I wonder sometimes how much my kids really miss me when I’m not around.
R has gotten to that annoying age where he’s definitely Mommy’s boy, and… well, let’s say he’s fairly verbal about it. He’s made it clear that he’s Mommy’s and the Monster’s friend, and not my friend. Hurtful, but he’s four.
The Monster, on the other hand…
So, I’m gone this weekend to a bonspiel in Toronto. On Thursday, before I left, I handled all the usual morning chores, and we’ve been talking to both boys about how I’d be gone for a few days. Thursday evening was an outing to an event at R’s preschool, with Grandma and Grandpa helping out with chaperoning duties, and there’d be fun through the weekend, until I get home Sunday night.
Thursday evening, after I’d arrived at my lodging in Toronto, my computer started ringing – Facetime from the wife. Apparently, out of the blue, the Monster started getting upset and calling for me while they were at the preschool event, and the easiest solution – knowing that I’d arrived safely – was to get me on the screen so that he could see me. Whether seeing himself (the Monster likes the camera and making funny faces to it) or seeing me helped, he seemed to calm down for a bit, but…

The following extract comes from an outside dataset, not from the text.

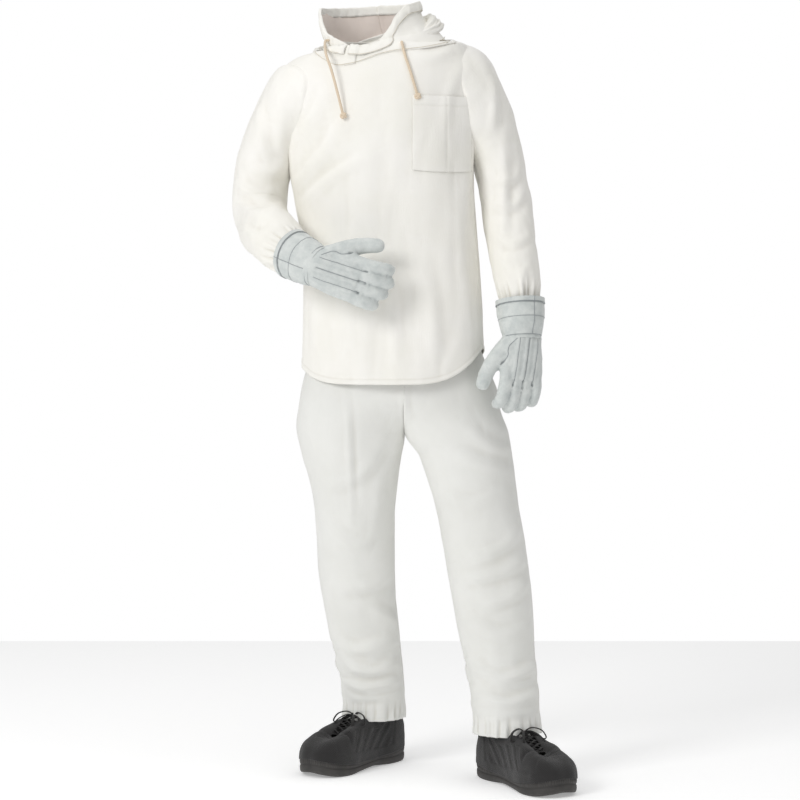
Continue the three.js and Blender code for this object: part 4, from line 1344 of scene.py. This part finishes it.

I’ll admit that I’m left with a question of whether he really misses me, or if he misses the routine of me. I’m the one who usually puts him to bed, because I have the strength to move him around if he’s being difficult and the patience to deal with him when he’s getting into a mood. He is the kind of child who likes his rituals and regularity. On the other hand, I know he’s getting more and more aware of when things happen, and when things are different and why, and it might have occurred to him that I should be there and wasn’t, despite it being a different circumstance.
Might be a good question for us to ask the school psychologist when we see them for the IEP meeting in 2 weeks’ time.